By requiring banks to maintain more capital, these regulations limited how much money banks could invest and place at risk of loss. Critics argued that these regulations were economically harmful by preventing businesses from raising funds through investing in equities, swaps, and derivatives, which are riskier than bonds but offer higher rates of return. This pressure to reduce regulations increases during times of economic growth, when such regulations are seen as suppressing growth. Regulations are often reduced, returning moral hazard to the financial market. This cyclical nature of government regulations, particularly in banking and finance, means that moral hazard is unlikely to disappear.
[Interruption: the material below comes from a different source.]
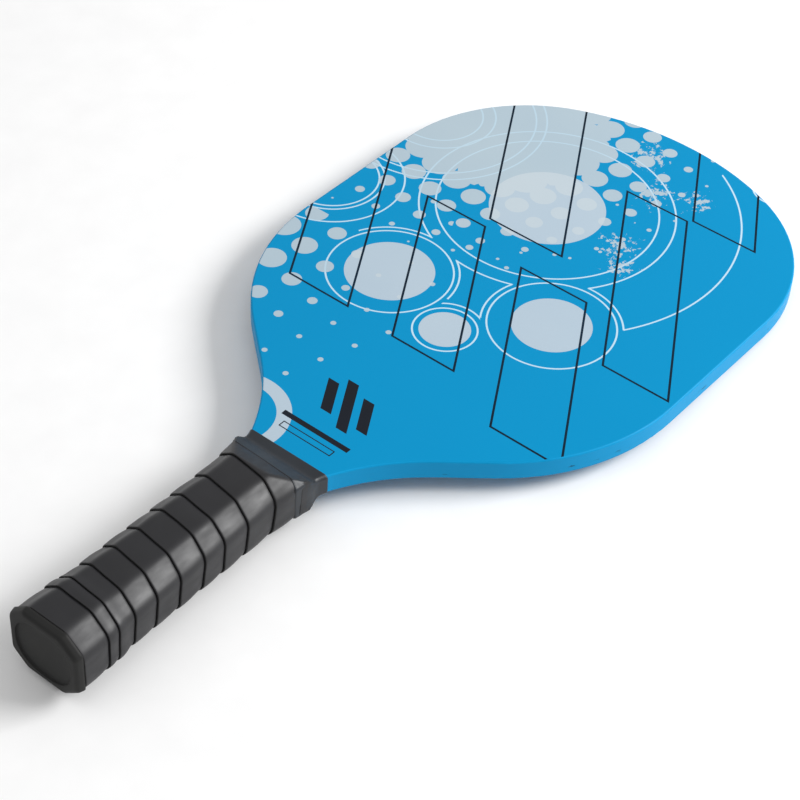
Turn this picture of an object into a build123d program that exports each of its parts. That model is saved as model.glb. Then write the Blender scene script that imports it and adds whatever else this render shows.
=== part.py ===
from build123d import *
import math
import os

os.makedirs("parts", exist_ok=True)

# Paddle lying flat: x runs from the butt to the tip, y across, z through the blade.
# Every length is in millimetres. The working origin is the butt on the blade's mid-plane.

# ---- blade outline, upper half: corner points and the radii that round them ----
TIP_X = 408.0
HALF_WIDTH = 97.6
CROWN_R = 126.0
CORNER_R = 78.0
SHOULDER = (210.2, HALF_WIDTH)
SHOULDER_R = 95.0
KNEE = (153.0, 30.9)
KNEE_R = 100.0
NECK = (129.1, 18.2)
NECK_R = 30.0
WAIST = (103.0, 15.4)

# ---- blade thickness, bottom to top ----
FILM = 0.1
PLIES = [
    ("rear_face_veneer", 0.7),
    ("rear_crossband", 1.5),
    ("rear_long_ply", 1.5),
    ("centre_crossband", 1.6),
    ("front_long_ply", 1.5),
    ("front_crossband", 1.5),
    ("front_face_veneer", 0.7),
]
WOOD = sum(thickness for name, thickness in PLIES)
BLADE = WOOD + 2 * FILM
EASED_EDGE = 0.9

# ---- handle core: eight-sided, widening at the throat, ramped down to the blade ----
CORE_HALF_H = 13.1
LEG_Y = 7.6
LEG_Z = 6.2
RAMP_X = 109.1
RAMP_SLOPE = 0.537
CORE_X = 3.0
SCALE_END_X = 123.8

# ---- grip tape and finishing band ----
TAPE = 1.6
TAPE_END_X = 127.0
BAND_OVER_TAPE = 0.5
BAND_ON_BLADE = 0.9
BAND_START_X = 117.0
BAND_RAMP_END_X = 127.6
BAND_END_X = 131.7

# ---- butt cap ----
FLANGE_X = 3.6
FLANGE_END_HALF = (16.9, 14.9)
FLANGE_SEAM_HALF = (17.6, 15.4)
FLANGE_ROUND = 1.6
SKIRT = 0.9
SKIRT_END_X = 22.0
SKIRT_TAPER_X = 28.0
RECESS_HALF = (14.0, 12.2)
RECESS_DEPTH = 0.8

# ---- staples through the cap's skirt ----
STAPLE_X = 12.0
STAPLE_SPAN = 9.0
STAPLE_WIRE = (1.2, 0.6)
STAPLE_CROWN = 0.5
STAPLE_TIP_Z = 7.5

BIG = 500.0
ROW_BASE = CORE_HALF_H + SKIRT + TAPE


def arc_between(centre, radius, start_angle, end_angle):
    """Arc through three points on a circle, angles in radians."""
    angles = [start_angle, (start_angle + end_angle) / 2, end_angle]
    points = [(centre[0] + radius * math.cos(a), centre[1] + radius * math.sin(a)) for a in angles]
    return ThreePointArc(*points)


def blade_outline():
    """Face bounded by the blade and its handle tongue."""
    crown_x = TIP_X - CROWN_R
    corner_y = HALF_WIDTH - CORNER_R
    reach = CROWN_R - CORNER_R
    corner_x = crown_x + math.sqrt(reach**2 - corner_y**2)
    meet = math.atan2(corner_y, corner_x - crown_x)

    corners = [(CORE_X, WAIST[1]), WAIST, NECK, KNEE, SHOULDER, (corner_x, HALF_WIDTH)]
    below = [(x, -y) for x, y in corners]
    edges = Polyline(*corners) + Polyline(*below)
    edges += Line(corners[0], below[0])
    edges += arc_between((corner_x, corner_y), CORNER_R, math.pi / 2, meet)
    edges += arc_between((corner_x, -corner_y), CORNER_R, -math.pi / 2, -meet)
    edges += arc_between((crown_x, 0), CROWN_R, meet, -meet)
    face = make_face(edges)

    for point, radius in [(NECK, NECK_R), (KNEE, KNEE_R), (SHOULDER, SHOULDER_R)]:
        for side in (1, -1):
            spot = Vector(point[0], side * point[1], 0)
            vertex = min(face.vertices(), key=lambda v: (Vector(v.X, v.Y, 0) - spot).length)
            face = fillet(vertex, radius)
    return face


def slab(x0, x1, z0, z1):
    """Wide block between two x stations and two heights."""
    size = (x1 - x0, BIG, z1 - z0)
    return Pos((x0 + x1) / 2, 0, (z0 + z1) / 2) * Box(*size)


def thick(face, height):
    """The face made into a plate, centred on the mid-plane."""
    return Pos(0, 0, -height / 2) * extrude(face, height)


def core_half_width(x):
    """Half width of the handle core, which spreads from the waist to the neck."""
    spread = (NECK[1] - WAIST[1]) / (NECK[0] - WAIST[0])
    return WAIST[1] + spread * max(0.0, x - WAIST[0])


def eight_sides(x, half_w, half_h, leg_y, leg_z):
    """Eight-sided face across the handle at station x."""
    quarter = [(half_w, half_h - leg_z), (half_w - leg_y, half_h)]
    points = quarter + [(-y, z) for y, z in reversed(quarter)]
    points += [(-y, -z) for y, z in quarter] + [(y, -z) for y, z in reversed(quarter)]
    return Plane.YZ.offset(x) * make_face(Polyline(*points, close=True))


def handle_section(x, grow):
    """Core section at x, with every side moved out by grow."""
    half_w = core_half_width(x)
    slant = math.hypot(LEG_Y, LEG_Z)
    ny = LEG_Z / slant
    nz = LEG_Y / slant
    reach = ny * half_w + nz * (CORE_HALF_H - LEG_Z) + grow
    wide = half_w + grow
    high = CORE_HALF_H + grow
    leg_y = wide - (reach - nz * high) / ny
    leg_z = high - (reach - ny * wide) / nz
    return eight_sides(x, wide, high, leg_y, leg_z)


def ramp_height(x, grow):
    """Height of the ramp's surface at x, moved out by grow."""
    return CORE_HALF_H - RAMP_SLOPE * (x - RAMP_X) + grow * math.hypot(1, RAMP_SLOPE)


def ramp_profile(x0, x1, grow):
    """Plate seen from the side: full height, then the two ramps."""
    high = CORE_HALF_H + grow
    turn = RAMP_X + (ramp_height(RAMP_X, grow) - high) / RAMP_SLOPE
    low = ramp_height(x1, grow)
    points = [(x0, high), (turn, high), (x1, low), (x1, -low), (turn, -high), (x0, -high)]
    return extrude(Plane.XZ * make_face(Polyline(*points, close=True)), BIG / 2, both=True)


def handle_block(x0, x1, grow, grow_end=None):
    """Solid handle between two stations, ramped where it reaches the throat."""
    if grow_end is not None:
        return loft([handle_section(x0, grow), handle_section(x1, grow_end)], ruled=True)
    stations = [x0, x1]
    if x0 < WAIST[0] < x1:
        stations = [x0, WAIST[0], x1]
    sections = [handle_section(x, grow) for x in stations]
    block = loft(sections, ruled=True)
    if x1 > RAMP_X:
        block = block & ramp_profile(x0, x1, grow)
    return block


def save(name, shape):
    """Place the piece in the finished frame and write its file."""
    shape = Pos(-TIP_X / 2, 0, ROW_BASE) * shape
    export_step(shape, os.path.join("parts", name + ".step"))


# ---- blade blank: sharp where the handle grips it, eased round the head ----
outline = blade_outline()
bare = thick(outline, WOOD)
printed = thick(outline, BLADE)
rim = printed.edges().filter_by(lambda e: abs(abs(e.center().Z) - BLADE / 2) < FILM / 2)
head_rim = rim.filter_by(lambda e: e.center().X > NECK[0])
eased = fillet(head_rim, EASED_EDGE)

tongue = bare & slab(0, BAND_END_X, -BLADE, BLADE)
head = eased & slab(BAND_END_X, TIP_X + 1, -BLADE, BLADE)
blank = tongue + head

# ---- the seven glued plies ----
z = -WOOD / 2
for ply_name, thickness in PLIES:
    save(ply_name, blank & slab(0, TIP_X + 1, z, z + thickness))
    z += thickness

# ---- printed films on the two striking faces ----
save("front_graphic_film", blank & slab(0, TIP_X + 1, WOOD / 2, BLADE))
save("rear_graphic_film", blank & slab(0, TIP_X + 1, -BLADE, -WOOD / 2))

# ---- butt cap: flange, skirt and shallow oval recess ----
core = handle_block(CORE_X, SCALE_END_X, 0.0)
flange = loft(
    [
        eight_sides(0, *FLANGE_END_HALF, LEG_Y, LEG_Z),
        eight_sides(FLANGE_X, *FLANGE_SEAM_HALF, LEG_Y, LEG_Z),
    ],
    ruled=True,
)
flange = fillet(flange.faces().sort_by(Axis.X)[0].edges(), FLANGE_ROUND)
recess = extrude(Plane.YZ * Ellipse(*RECESS_HALF), RECESS_DEPTH)
skirt = handle_block(FLANGE_X, SKIRT_END_X, SKIRT)
cap = flange + skirt - core - recess

# ---- two wire staples that hold the cap, one through each flat ----
crown_z = CORE_HALF_H + SKIRT
leg_length = crown_z + STAPLE_CROWN - STAPLE_TIP_Z
crown = Pos(STAPLE_X, 0, crown_z + STAPLE_CROWN / 2) * Box(STAPLE_WIRE[0], STAPLE_SPAN, STAPLE_CROWN)
staple = crown
for side in (1, -1):
    leg_y = side * (STAPLE_SPAN - STAPLE_WIRE[1]) / 2
    leg = Box(*STAPLE_WIRE, leg_length)
    staple += Pos(STAPLE_X, leg_y, STAPLE_TIP_Z + leg_length / 2) * leg
staples = [staple, Rot(180, 0, 0) * staple]
for piece in staples:
    cap -= piece
save("butt_cap", cap)
save("butt_cap_staples", staples[0] + staples[1])

# ---- handle scales glued to the tongue ----
front_scale = core & slab(0, SCALE_END_X, WOOD / 2, BIG)
rear_scale = core & slab(0, SCALE_END_X, -BIG, -WOOD / 2)
save("front_handle_scale", front_scale - staples[0])
save("rear_handle_scale", rear_scale - staples[1])

# ---- grip tape as one sleeve: over the skirt, along the handle, thinning at the throat ----
tape_outer = handle_block(FLANGE_X, SKIRT_END_X, SKIRT + TAPE)
tape_outer += handle_block(SKIRT_END_X, SKIRT_TAPER_X, SKIRT + TAPE, TAPE)
tape_outer += handle_block(SKIRT_TAPER_X, TAPE_END_X, TAPE)
tape = tape_outer - blank - core - skirt
for piece in staples:
    tape -= piece
save("grip_tape", tape)

# ---- finishing band round the end of the tape and the throat ----
band_on_ramp = handle_block(BAND_START_X, BAND_RAMP_END_X, TAPE + BAND_OVER_TAPE)
wide_outline = offset(outline, BAND_ON_BLADE)
band_on_blade = thick(wide_outline, BLADE + 2 * BAND_ON_BLADE)
band_on_blade = band_on_blade & slab(TAPE_END_X, BAND_END_X, -BIG, BIG)
band = band_on_ramp + band_on_blade - tape_outer - blank
save("finishing_band", band)
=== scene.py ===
import math

import bpy
from mathutils import Matrix, Vector, noise


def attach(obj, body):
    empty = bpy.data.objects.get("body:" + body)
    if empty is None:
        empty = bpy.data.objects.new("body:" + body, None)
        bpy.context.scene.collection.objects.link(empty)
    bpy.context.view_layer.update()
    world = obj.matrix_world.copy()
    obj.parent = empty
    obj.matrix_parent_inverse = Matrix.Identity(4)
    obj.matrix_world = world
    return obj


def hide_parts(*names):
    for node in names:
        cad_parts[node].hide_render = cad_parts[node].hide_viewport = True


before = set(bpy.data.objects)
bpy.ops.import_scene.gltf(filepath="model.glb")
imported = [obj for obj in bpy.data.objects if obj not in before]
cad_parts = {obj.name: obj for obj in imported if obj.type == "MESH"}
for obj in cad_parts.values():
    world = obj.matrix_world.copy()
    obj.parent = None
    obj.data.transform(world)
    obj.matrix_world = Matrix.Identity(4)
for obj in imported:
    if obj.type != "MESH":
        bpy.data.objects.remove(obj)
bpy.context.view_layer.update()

MM = 0.001

# ---- the paddle's own sizes in millimetres, x counted from the butt ----
LENGTH = 408.0
AXIS_Z = 15.6
HALF_BLADE = 4.6
CORE_HALF_H = 13.1
LEG_Y = 7.6
LEG_Z = 6.2
WAIST = (103.0, 15.4)
NECK = (129.1, 18.2)
KNEE = (153.0, 30.9)
RAMP_X = 109.1
RAMP_SLOPE = 0.537
SKIRT = 0.9
SKIRT_END_X = 22.0
SKIRT_TAPER_X = 28.0
FLANGE_X = 3.6


def smooth_step(t):
    """Eased 0 to 1."""
    t = min(1.0, max(0.0, t))
    return t * t * (3 - 2 * t)


def srgb(r, g, b):
    """Linear colour from screen values of 0 to 255."""
    out = []
    for v in (r, g, b):
        c = v / 255
        out.append(c / 12.92 if c <= 0.04045 else ((c + 0.055) / 1.055) ** 2.4)
    return (*out, 1.0)


# =====================================================================
# Shader helpers: numbers that vary over the surface, written as sums
# =====================================================================
class Num:
    """A number in a node tree. Sums, products and comparisons add Math nodes."""

    def __init__(self, tree, value):
        self.tree = tree
        self.value = value

    def op(self, kind, *others):
        node = self.tree.nodes.new("ShaderNodeMath")
        node.operation = kind
        for socket, item in zip(node.inputs, (self, *others)):
            plug(self.tree, socket, item)
        return Num(self.tree, node.outputs[0])

    def __add__(self, other):
        return self.op("ADD", other)

    def __sub__(self, other):
        return self.op("SUBTRACT", other)

    def __mul__(self, other):
        return self.op("MULTIPLY", other)

    def __abs__(self):
        return self.op("ABSOLUTE")

    def below(self, other):
        return self.op("LESS_THAN", other)

    def above(self, other):
        return self.op("GREATER_THAN", other)

    def near(self, other, reach):
        return self.op("COMPARE", other, reach)

    def larger(self, other):
        return self.op("MAXIMUM", other)


def plug(tree, socket, item):
    """Feeds a socket with a Num, an output or a plain value."""
    item = item.value if isinstance(item, Num) else item
    if isinstance(item, bpy.types.NodeSocket):
        tree.links.new(item, socket)
    else:
        socket.default_value = item


def vector_op(tree, kind, a, b):
    """Vector Math with two inputs; returns the node."""
    node = tree.nodes.new("ShaderNodeVectorMath")
    node.operation = kind
    plug(tree, node.inputs[0], a)
    plug(tree, node.inputs[1], b)
    return node


def distance(tree, a, b):
    return Num(tree, vector_op(tree, "DISTANCE", a, b).outputs["Value"])


def dot(tree, a, b):
    return Num(tree, vector_op(tree, "DOT_PRODUCT", a, b).outputs["Value"])


def scaled(tree, a, factors):
    return vector_op(tree, "MULTIPLY", a, factors).outputs["Vector"]


def combine(tree, x, y, z=0.0):
    node = tree.nodes.new("ShaderNodeCombineXYZ")
    for socket, item in zip(node.inputs, (x, y, z)):
        plug(tree, socket, item)
    return node.outputs[0]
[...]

Unintended Consequences of Regulations
Some argue that regulations themselves are not as helpful at reducing risk as they appear, thanks to the ability for consumers and firms to pursue the use of unregulated substitutes for higher profits. In the finance industry, this is known as shadow banking. These are financial firms that operate as unregulated banks, such as online investment banks. Consumers may be unaware that their online bank is not protected by the FDIC and that they could lose all of their deposited funds in the event of a collapse. Shadow banks are often popular because they offer greater convenience for online transactions, lower interest rates on borrowing, and access to investment opportunities.
Widespread news about increased government regulations may also shake consumer confidence in the industry, leading to decreased deposits and thus raising interest rates. This could curtail lending and weaken capital formation by making it more difficult for firms to borrow money to expand. Therefore, while the regulations may decrease risk of loss in the financial industry, they could hinder economic growth by reducing consumer, investor, and business confidence. Therefore, many analysts argue for a balanced approach to reduce risk somewhat (regulations) while still maintaining the availability of credit (bailouts). This means that, for better or worse, moral hazard in the financial industry is here to stay.